Most common documentation errors
Most problems do not stem from a lack of tools, but from a lack of a standard. If a collector writes "Cuprite" once, "cuprite" another time, and "red copper ore" a third time, later filtering loses its meaning. The same happens with locations when one mine appears under three name variants.
The most common errors include:
putting off the description until "there is a moment”,
lack of a permanent inventory number,
mixing certain data with assumptions,
storing photos without linking them to a record,
too general locations,
lack of a backup.
If I were to point to one priority, it would be consistency. A collection does not need to have an extensive database of fields and dictionaries right away.
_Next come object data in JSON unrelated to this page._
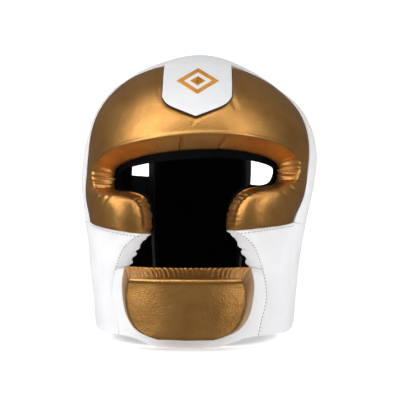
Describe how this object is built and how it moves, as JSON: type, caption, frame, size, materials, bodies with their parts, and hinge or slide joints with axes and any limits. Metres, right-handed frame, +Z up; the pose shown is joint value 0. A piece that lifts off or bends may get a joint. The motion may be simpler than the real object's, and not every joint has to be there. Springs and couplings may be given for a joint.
{
  "type": "boxing headgear",
  "caption": "Full-face padded boxing headgear: gold brow, cheek and chin pads, white crown, side and jaw pads, black lining, and a strap that closes the back.",
  "frame": {"origin": "on the surface that the headgear stands on, under the middle of its box", "axes": "+Z up; the face opening looks along -Y; +X is the wearer's left"},
  "size_m": [0.2256, 0.2566, 0.269],
  "materials": {
    "gold_leather": "metallic satin",
    "white_leather": "soft sheen",
    "black_lining": "matt",
    "black_strap": "matt webbing"
  },
  "bodies": {
    "root": {"brow_and_cheek_pad": "gold_leather", "forehead_shield": "white_leather", "crown_pad": "white_leather", "ear_pad_left": "white_leather", "ear_pad_right": "white_leather", "jaw_pad_left": "white_leather", "jaw_pad_right": "white_leather", "neck_pad_left": "white_leather", "neck_pad_right": "white_leather", "rear_pad": "white_leather", "chin_bar": "white_leather", "chin_pad": "gold_leather", "rear_strap": "black_strap", "brow_lining": "black_lining", "crown_lining": "black_lining", "ear_lining_left": "black_lining", "ear_lining_right": "black_lining", "jaw_lining_left": "black_lining", "jaw_lining_right": "black_lining", "neck_lining_left": "black_lining", "neck_lining_right": "black_lining", "rear_lining": "black_lining", "chin_lining": "black_lining"}
  },
  "joints": []
}
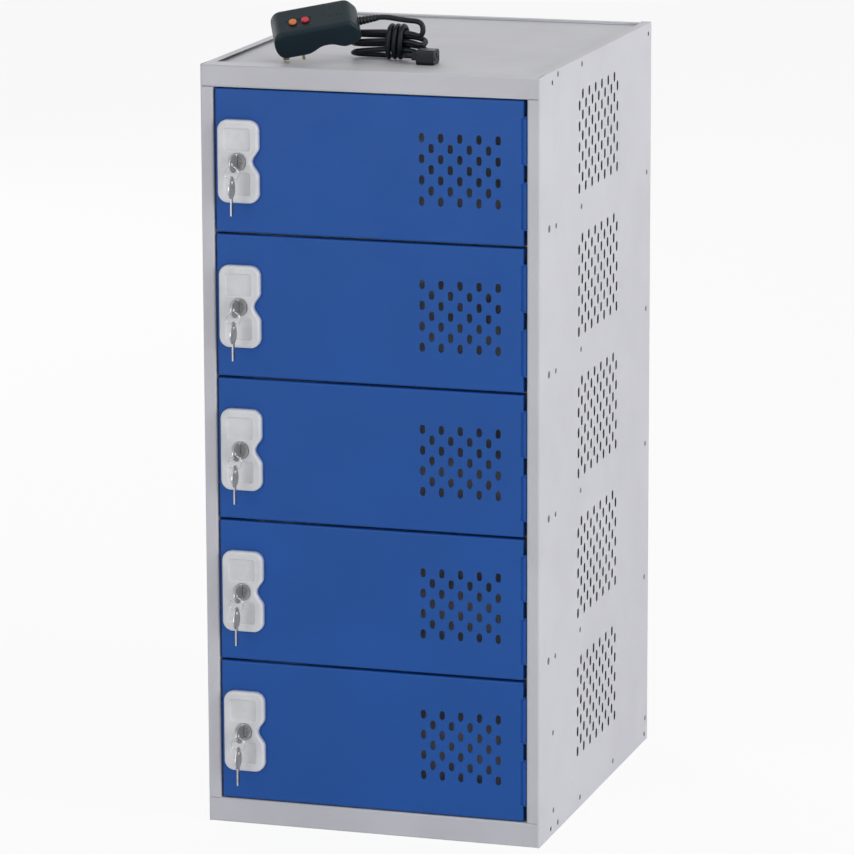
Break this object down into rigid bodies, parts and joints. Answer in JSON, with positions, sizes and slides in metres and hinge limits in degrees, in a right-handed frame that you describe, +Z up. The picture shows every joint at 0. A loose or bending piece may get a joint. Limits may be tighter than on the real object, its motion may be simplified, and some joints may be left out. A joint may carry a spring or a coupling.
{
  "type": "laptop charging locker",
  "caption": "Steel locker for charging laptops: stacked compartments with perforated hinged doors, cam locks, rear sockets and a mains lead with a safety plug.",
  "frame": {"origin": "middle of the carcass's base, on the floor", "axes": "+Z up, the doors face -Y and hang on the +X side"},
  "size_m": [0.45, 0.5943, 1.0758],
  "materials": {
    "carcass_paint": "satin",
    "door_paint": "satin",
    "plate_plastic": "semi gloss",
    "lock_metal": "polished",
    "key_metal": "brushed",
    "ring_wire": "bright",
    "hinge_steel": "satin",
    "outlet_plastic": "gloss",
    "inlet_plastic": "matte",
    "plug_plastic": "satin",
    "pin_brass": "polished",
    "test_plastic": "gloss",
    "reset_plastic": "gloss",
    "lead_rubber": "satin"
  },
  "bodies": {
    "carcass": {"left_side": "carcass_paint", "right_side": "carcass_paint", "top_rail": "carcass_paint", "bottom_rail": "carcass_paint", "top_panel": "carcass_paint", "floor_panel": "carcass_paint", "base_panel": "carcass_paint", "back_panel": "carcass_paint", "shelf_1": "carcass_paint", "shelf_2": "carcass_paint", "shelf_3": "carcass_paint", "shelf_4": "carcass_paint", "rear_partition": "carcass_paint", "socket_outlets": "outlet_plastic", "power_inlet": "inlet_plastic", "inlet_pins": "pin_brass", "hinge_pins": "hinge_steel", "plug_housing": "plug_plastic", "plug_pins": "pin_brass", "strain_relief": "lead_rubber", "lead_hank": "lead_rubber", "lead_connector": "lead_rubber"},
    "door_1_leaf": {"door_1": "door_paint", "lock_plate_1": "plate_plastic", "lock_barrel_1": "lock_metal"},
    "lock_1": {"lock_plug_1": "lock_metal", "key_1": "key_metal"},
    "ring_1": {"key_ring_1": "ring_wire"},
    "spare_1": {"spare_key_1": "key_metal"},
    "door_2_leaf": {"door_2": "door_paint", "lock_plate_2": "plate_plastic", "lock_barrel_2": "lock_metal"},
    "lock_2": {"lock_plug_2": "lock_metal", "key_2": "key_metal"},
    "ring_2": {"key_ring_2": "ring_wire"},
    "spare_2": {"spare_key_2": "key_metal"},
    "door_3_leaf": {"door_3": "door_paint", "lock_plate_3": "plate_plastic", "lock_barrel_3": "lock_metal"},
    "lock_3": {"lock_plug_3": "lock_metal", "key_3": "key_metal"},
    "ring_3": {"key_ring_3": "ring_wire"},
    "spare_3": {"spare_key_3": "key_metal"},
    "door_4_leaf": {"door_4": "door_paint", "lock_plate_4": "plate_plastic", "lock_barrel_4": "lock_metal"},
    "lock_4": {"lock_plug_4": "lock_metal", "key_4": "key_metal"},
    "ring_4": {"key_ring_4": "ring_wire"},
    "spare_4": {"spare_key_4": "key_metal"},
    "door_5_leaf": {"door_5": "door_paint", "lock_plate_5": "plate_plastic", "lock_barrel_5": "lock_metal"},
    "lock_5": {"lock_plug_5": "lock_metal", "key_5": "key_metal"},
    "ring_5": {"key_ring_5": "ring_wire"},
    "spare_5": {"spare_key_5": "key_metal"},
    "test_push": {"test_button": "test_plastic"},
    "reset_push": {"reset_button": "reset_plastic"}
  },
  "joints": [
    {"name": "door_1_hinge", "type": "hinge", "parent": "carcass", "child": "door_1_leaf", "pos_m": [0.2049, -0.2718, 0.8776], "axis": [0, 0, 1], "range_deg": [0, 90]},
    {"name": "lock_1_turn", "type": "hinge", "parent": "door_1_leaf", "child": "lock_1", "pos_m": [-0.173, -0.3063, 0.8776], "axis": [0, 1, 0], "range_deg": [0, 90]},
    {"name": "ring_1_hang", "type": "hinge", "parent": "lock_1", "child": "ring_1", "pos_m": [-0.173, -0.3063, 0.8714], "axis": [0, 1, 0], "range_deg": [-90, 0]},
    {"name": "spare_key_1_swing", "type": "hinge", "parent": "ring_1", "child": "spare_1", "pos_m": [-0.173, -0.3063, 0.85474], "axis": [-1, 0, 0], "range_deg": [-20, 60]},
    {"name": "door_2_hinge", "type": "hinge", "parent": "carcass", "child": "door_2_leaf", "pos_m": [0.2049, -0.2718, 0.6898], "axis": [0, 0, 1], "range_deg": [0, 90]},
    {"name": "lock_2_turn", "type": "hinge", "parent": "door_2_leaf", "child": "lock_2", "pos_m": [-0.173, -0.3063, 0.6898], "axis": [0, 1, 0], "range_deg": [0, 90]},
    {"name": "ring_2_hang", "type": "hinge", "parent": "lock_2", "child": "ring_2", "pos_m": [-0.173, -0.3063, 0.6836], "axis": [0, 1, 0], "range_deg": [-90, 0]},
    {"name": "spare_key_2_swing", "type": "hinge", "parent": "ring_2", "child": "spare_2", "pos_m": [-0.173, -0.3063, 0.66694], "axis": [-1, 0, 0], "range_deg": [-20, 60]},
    {"name": "door_3_hinge", "type": "hinge", "parent": "carcass", "child": "door_3_leaf", "pos_m": [0.2049, -0.2718, 0.502], "axis": [0, 0, 1], "range_deg": [0, 90]},
    {"name": "lock_3_turn", "type": "hinge", "parent": "door_3_leaf", "child": "lock_3", "pos_m": [-0.173, -0.3063, 0.502], "axis": [0, 1, 0], "range_deg": [0, 90]},
    {"name": "ring_3_hang", "type": "hinge", "parent": "lock_3", "child": "ring_3", "pos_m": [-0.173, -0.3063, 0.4958], "axis": [0, 1, 0], "range_deg": [-90, 0]},
    {"name": "spare_key_3_swing", "type": "hinge", "parent": "ring_3", "child": "spare_3", "pos_m": [-0.173, -0.3063, 0.47914], "axis": [-1, 0, 0], "range_deg": [-20, 60]},
    {"name": "door_4_hinge", "type": "hinge", "parent": "carcass", "child": "door_4_leaf", "pos_m": [0.2049, -0.2718, 0.3142], "axis": [0, 0, 1], "range_deg": [0, 90]},
    {"name": "lock_4_turn", "type": "hinge", "parent": "door_4_leaf", "child": "lock_4", "pos_m": [-0.173, -0.3063, 0.3142], "axis": [0, 1, 0], "range_deg": [0, 90]},
    {"name": "ring_4_hang", "type": "hinge", "parent": "lock_4", "child": "ring_4", "pos_m": [-0.173, -0.3063, 0.308], "axis": [0, 1, 0], "range_deg": [-90, 0]},
    {"name": "spare_key_4_swing", "type": "hinge", "parent": "ring_4", "child": "spare_4", "pos_m": [-0.173, -0.3063, 0.29134], "axis": [-1, 0, 0], "range_deg": [-20, 60]},
    {"name": "door_5_hinge", "type": "hinge", "parent": "carcass", "child": "door_5_leaf", "pos_m": [0.2049, -0.2718, 0.1264], "axis": [0, 0, 1], "range_deg": [0, 90]},
    {"name": "lock_5_turn", "type": "hinge", "parent": "door_5_leaf", "child": "lock_5", "pos_m": [-0.173, -0.3063, 0.1264], "axis": [0, 1, 0], "range_deg": [0, 90]},
    {"name": "ring_5_hang", "type": "hinge", "parent": "lock_5", "child": "ring_5", "pos_m": [-0.173, -0.3063, 0.1202], "axis": [0, 1, 0], "range_deg": [-90, 0]},
    {"name": "spare_key_5_swing", "type": "hinge", "parent": "ring_5", "child": "spare_5", "pos_m": [-0.173, -0.3063, 0.10354], "axis": [-1, 0, 0], "range_deg": [-20, 60]},
    {"name": "test_button_press", "type": "slide", "parent": "carcass", "child": "test_push", "axis": [-0.0165, 0.4936, -0.8695], "range_m": [0, 0.0015], "stiffness_N_per_m": 600, "springref_m": -0.001},
    {"name": "reset_button_press", "type": "slide", "parent": "carcass", "child": "reset_push", "axis": [-0.0165, 0.4936, -0.8695], "range_m": [0, 0.0015], "stiffness_N_per_m": 600, "springref_m": -0.001}
  ],
  "couplings": [
    {"joint": "ring_1_hang", "follows": "lock_1_turn", "ratio": -1},
    {"joint": "ring_2_hang", "follows": "lock_2_turn", "ratio": -1},
    {"joint": "ring_3_hang", "follows": "lock_3_turn", "ratio": -1},
    {"joint": "ring_4_hang", "follows": "lock_4_turn", "ratio": -1},
    {"joint": "ring_5_hang", "follows": "lock_5_turn", "ratio": -1}
  ]
}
It must, however, be described according to a single logic.
A standard that can be maintained for years
The best documentation system is not the most complex one, but the one that will actually be used for every new acquisition. Therefore, it is worth establishing your own entry standard: what you always enter, what photos you always take, and when you consider a record complete.
In practice, a good starting threshold looks like this: number, name, location, source, date, dimensions, two photos, and a short description. Everything beyond that can be developed later. Such a model is realistic and simultaneously protects the most important information from being lost.
For collectors who want to manage their collections in a more museum-like manner, it is worth expanding the system to include vocabulary control, label standards, identification revision history, and an integrated image archive. In an environment like Cabinet No. 40, it is this organizational layer that distinguishes simple mineral storage from a consciously built reference collection.
Well-maintained documentation is not an addition to the specimen. Over time, it becomes its second, equally important layer - the one that allows the collection to retain meaning, structure, and value even after the first aesthetic impression has passed.